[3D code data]
══════
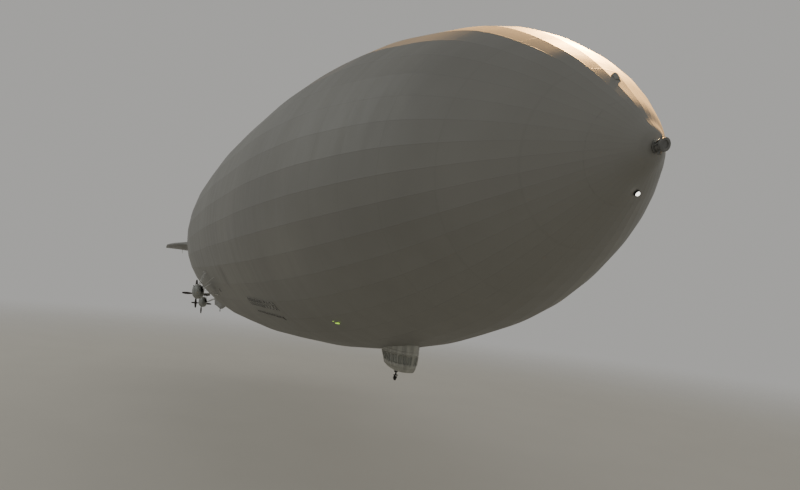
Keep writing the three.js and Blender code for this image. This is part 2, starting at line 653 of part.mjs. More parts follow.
// One section of a rudder or elevator: a round nose about the hinge, then flat flanks to a thin trailing
// edge.
function flapRing(section) {
  const radius = noseRadius(section.reach);
  const nose = [90, 45, 0, -45, -90].map((angle) => angle * DEGREE).map((angle) => new THREE.Vector3(
    along(HINGE_STATION) + radius * Math.cos(angle), radius * Math.sin(angle), section.reach));
  const flank = (share, half) => (
    new THREE.Vector3(along(HINGE_STATION + section.chord * share), half, section.reach));
  const [middle, edge] = [radius * 0.62, 0.04];
  return [...nose, flank(0.45, -middle), flank(1, -edge), flank(1, edge), flank(0.45, middle)];
}

// The room inside a flap lies between its solid nose and its solid trailing edge, and is open towards the
// hull.
function flapRoomRing(section) {
  const radius = noseRadius(section.reach);
  const corner = (aft, half) => new THREE.Vector3(along(HINGE_STATION + aft), half, section.reach);
  const front = 0.95 * radius - WALL;
  const back = Math.max(0.03, 0.33 * radius - WALL);
  const end = section.chord * 0.7;
  return [corner(FLAP_NOSE, front), corner(end, back), corner(end, -back), corner(FLAP_NOSE, -front)];
}

function makeFlap() {
  const room = loft(FLAP_SECTIONS.slice(0, -1).map(flapRoomRing));
  let flap = cut(toSolid(loft(FLAP_SECTIONS.map(flapRing))), room, hullBody(FLAP_INNER_GAP));
  for (const reach of HINGES.reaches) {
    const slotHeight = HINGES.height + 2 * RUN_GAP;
    const slotLength = HINGES.slotEnd + 2;
    const slotMiddle = along(HINGE_STATION + HINGES.slotEnd) + slotLength / 2;
    const boreRadius = (HINGE_PIN.radius + PIN_GAP) / Math.cos(Math.PI / PIN_SIDES);
    const bore = hingePin(boreRadius, HINGE_PIN.length + 2 * RUN_GAP, reach);
    flap = cut(flap, box(slotLength, 4, slotHeight, slotMiddle, 0, reach), bore);
  }
  for (const sign of [-1, 1]) {
    const height = HORN.height + noseRadius(HORN.reach);
    const hornMiddle = along(HINGE_STATION + HORN.length / 2 + 0.1);
    const horn = box(HORN.length, height, HORN.thickness, hornMiddle, sign * height / 2, HORN.reach);
    flap = flap.add(toSolid(horn));
  }
  return flap;
}

function makeTail() {
  const fin = makeFin();
  const flap = makeFlap();
  const places = [
    { fin: 'fin_upper', flap: 'rudder_upper', angle: 0 },
    { fin: 'fin_starboard', flap: 'elevator_starboard', angle: 90 },
    { fin: 'fin_lower', flap: 'rudder_lower', angle: 180 },
    { fin: 'fin_port', flap: 'elevator_port', angle: -90 },
  ];
  for (const place of places) {
    addPiece(place.fin, fin, FABRIC).rotation.x = place.angle * DEGREE;
    addPiece(place.flap, flap, FABRIC).rotation.x = place.angle * DEGREE;
  }
}

// A castor: the leg is fixed, the fork turns about the leg's axis and the wheel turns in the fork.
function addGear(label, station, top) {
  const gear = addGroup(along(station), 0, top);
  const yokeTop = -GEAR.leg - SEAT_GAP;
  const axleHeight = yokeTop - GEAR.yoke - RUN_GAP - WHEEL.radius;
  const armOuter = GEAR.armInner + GEAR.armThickness;

  const leg = new THREE.LatheGeometry([
    [0, -GEAR.leg], [GEAR.legRadius, -GEAR.leg], [GEAR.legRadius, -GEAR.boot - 0.06],
    [GEAR.bootRadius, -GEAR.boot], [GEAR.bootRadius, -SEAT_GAP], [0, -SEAT_GAP],
  ].map(([radius, y]) => new THREE.Vector2(radius, y)), 12).rotateX(Math.PI / 2);
  addPiece(`${label}_gear_leg`, toSolid(leg), DARK_METAL, gear);

  const yoke = box(0.34, 2 * armOuter, GEAR.yoke, 0, 0, yokeTop - GEAR.yoke / 2);
  const arms = [-1, 1].map((sign) => {
    const arm = bar(new THREE.Vector3(0, 0, yokeTop - GEAR.yoke / 2),
      new THREE.Vector3(-GEAR.trail, 0, axleHeight - 0.06), 0.16, 4, GEAR.armThickness);
    return arm.translate(0, sign * (GEAR.armInner + GEAR.armThickness / 2), 0);
  });
  const axle = new THREE.CylinderGeometry(WHEEL.axle, WHEEL.axle, 2 * armOuter, 12);
  axle.translate(-GEAR.trail, 0, axleHeight);
  addPiece(`${label}_gear_fork`, join(yoke, ...arms, axle), DARK_METAL, gear);

  const wheel = addGroup(-GEAR.trail, 0, axleHeight, gear);
  const bore = (WHEEL.axle + PIN_GAP) / Math.cos(Math.PI / 12);
  const hub = new THREE.LatheGeometry([
    [bore, -0.11], [0.09, -0.11], [WHEEL.hubRadius, -0.07], [WHEEL.hubRadius, 0.07], [0.09, 0.11],
    [bore, 0.11], [bore, -0.11],
  ].map(([radius, y]) => new THREE.Vector2(radius, y)), 12);
  addPiece(`${label}_wheel_hub`, hub, DARK_METAL, wheel);

  const seat = (WHEEL.hubRadius + SEAT_GAP) / Math.cos(Math.PI / WHEEL.sides);
  const half = WHEEL.width / 2;
  const tyre = new THREE.LatheGeometry([
    [seat, -0.065], [0.2, -half], [0.27, -half * 0.85], [WHEEL.radius, -half * 0.35],
    [WHEEL.radius, half * 0.35], [0.27, half * 0.85], [0.2, half], [seat, 0.065], [seat, -0.065],
  ].map(([radius, y]) => new THREE.Vector2(radius, y)), WHEEL.sides);
  addPiece(`${label}_tyre`, tyre, TYRE_RUBBER, wheel);
}

makeHull();
makeMooring();
makeLights();
makeControlCar();
makeEngineCars();
makeTail();
addGear('car', CAR_GEAR_STATION, carBottom);
addGear('tail', TAIL_GEAR_STATION, -FIN_SECTIONS.at(-1).reach);

export default ship;
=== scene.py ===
"""A rigid passenger airship of the 1930s at one tenth scale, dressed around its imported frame."""
import bmesh
import bpy
import math
from mathutils import Matrix, Vector


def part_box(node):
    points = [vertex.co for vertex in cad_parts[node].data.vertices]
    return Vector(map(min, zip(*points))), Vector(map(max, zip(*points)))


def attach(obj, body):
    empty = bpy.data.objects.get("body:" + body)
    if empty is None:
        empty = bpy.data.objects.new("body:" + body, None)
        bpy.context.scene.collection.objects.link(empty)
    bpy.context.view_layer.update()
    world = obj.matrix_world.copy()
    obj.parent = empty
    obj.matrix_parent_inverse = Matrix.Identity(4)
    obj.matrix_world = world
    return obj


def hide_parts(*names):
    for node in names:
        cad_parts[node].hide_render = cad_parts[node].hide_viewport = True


bl_info = {
    "name": "Rigid airship",
    "version": (1, 0, 0),
    "blender": (4, 5, 0),
    "location": "View3D > Sidebar > Airship",
    "description": "Builds the skin, cars, tail and gear of a rigid airship around its frame",
    "category": "Add Mesh",
}

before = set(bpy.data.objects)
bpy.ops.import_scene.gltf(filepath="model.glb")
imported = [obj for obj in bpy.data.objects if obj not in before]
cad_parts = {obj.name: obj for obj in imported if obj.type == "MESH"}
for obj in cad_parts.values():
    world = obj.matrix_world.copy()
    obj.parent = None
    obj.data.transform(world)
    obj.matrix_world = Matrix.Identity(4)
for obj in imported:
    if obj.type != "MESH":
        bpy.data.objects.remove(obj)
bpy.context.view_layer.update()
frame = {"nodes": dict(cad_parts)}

# Sizes are in metres of the full-size ship. METRE turns them into metres of the model.
METRE = 0.1
LIFT_STATION = 106.5
FLATS = 36
FLAT_ANGLE = 360 / FLATS
SIDES = (("starboard", 1), ("port", -1))

# Station aft of the nose, and the hull's radius there.
HULL_FRAMES = (
    (0, 0), (1.5, 2.3), (4, 4.85), (8, 8.2), (15.5, 12.45), (23, 14.8), (30.5, 16.55), (45.5, 18.55),
    (60.5, 19.5), (77, 20.3), (93.5, 20.5), (110, 20.55), (126.5, 20.0), (141.5, 19.15), (156.5, 17.95),
    (171.5, 16.15), (186.5, 13.85), (200, 11.3), (213, 8.5), (223, 6), (233.5, 3.4), (245, 0),
)
BOW_CAP_END = 2.4
TAIL_CONE_START = 233.5
TAIL_TIP = 244.4
# The hull's mesh is finer ahead of the first station and behind the second.
EVEN_RINGS = (24, 200)
# Between these stations at the bow, and these at the tail, the cloth goes over from taut to drawn in.
BOW_EASE, TAIL_EASE = (3, 15), (232, 227)
# Columns of mesh on each flat.
FLAT_COLUMNS = 3
HOOD_STATIONS = (4.5, 47, 77, 107, 140, 173)
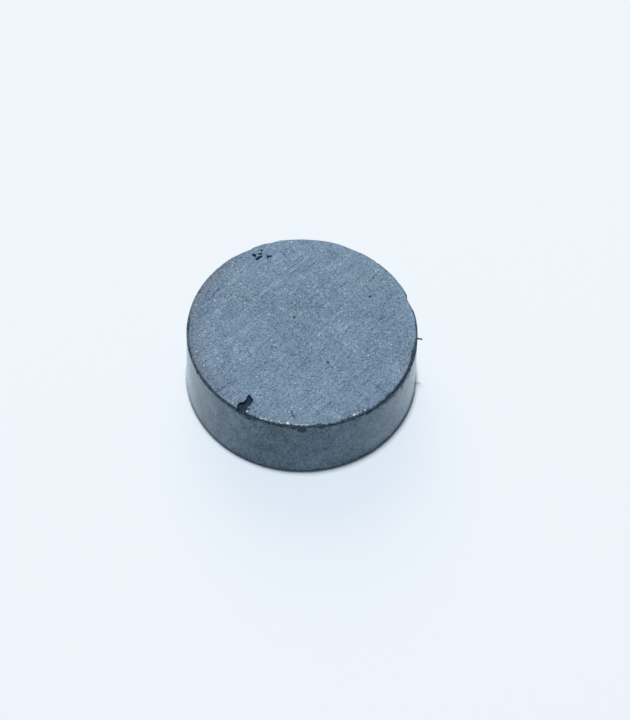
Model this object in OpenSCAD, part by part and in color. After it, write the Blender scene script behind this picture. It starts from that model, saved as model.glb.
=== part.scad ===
// Disc magnet of sintered ferrite: one ceramic disc, pressed and fired in one piece, with both
// faces ground flat. Its brittle upper rim has spalled and flaked, with one leaf-shaped gouge
// and one notch, and the ground face has a few open pits. Lengths are in millimetres. Turns are
// in degrees, counter-clockwise from +X as seen from above. The disc stands on its lower face
// at z = 0.

/* [Disc] */
// Diameter of the pressed round wall
disc_d = 20; // [14:0.5:40]
// Thickness between the two ground faces, a little under the pressed 7 mm
disc_t = 6.85; // [4:0.05:15]
// Broken edge round the upper face, measured in along the face
upper_edge = 0.2; // [0.1:0.05:0.4]
// The same broken edge, measured down the wall
upper_drop = 0.15; // [0.1:0.05:0.4]
// Broken edge round the lower face, along the face and up the wall
lower_edge = 0.15; // [0.1:0.05:0.4]

/* [Rim gouge] */
// Where the gouge opens through the rim
gouge_turn = 240.4; // [0:0.1:359.9]
// How far the gouge runs in from the wall to its tip
gouge_reach = 1.95; // [1.2:0.05:3]
// Width of the gouge along the rim, across both shoulders
gouge_w = 0.95; // [0.6:0.05:1.6]
// Depth of the gouge below the face at its tip
gouge_tip_depth = 0.28; // [0.2:0.01:0.4]
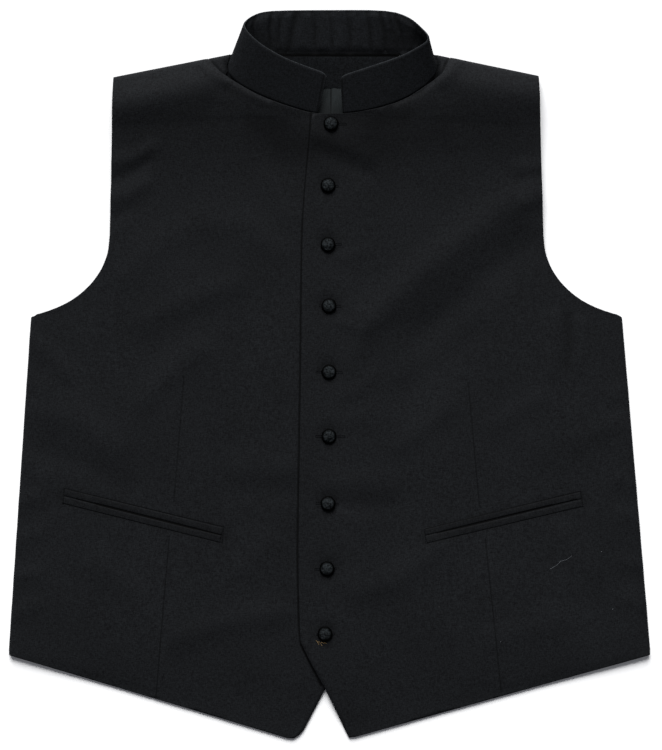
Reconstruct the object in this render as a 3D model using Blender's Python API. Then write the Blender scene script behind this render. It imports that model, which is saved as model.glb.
══════
■ **Task instructions**
Return, unchanged, the run of lines above that opens with the line containing "makeHull();" and closes with the line containing "zip(*points))), Vector(map(max, zip(*points)))". Include both.

■ **Written answer**
makeHull();
makeMooring();
makeLights();
makeControlCar();
makeEngineCars();
makeTail();
addGear('car', CAR_GEAR_STATION, carBottom);
addGear('tail', TAIL_GEAR_STATION, -FIN_SECTIONS.at(-1).reach);

export default ship;
=== scene.py ===
"""A rigid passenger airship of the 1930s at one tenth scale, dressed around its imported frame."""
import bmesh
import bpy
import math
from mathutils import Matrix, Vector


def part_box(node):
    points = [vertex.co for vertex in cad_parts[node].data.vertices]
    return Vector(map(min, zip(*points))), Vector(map(max, zip(*points)))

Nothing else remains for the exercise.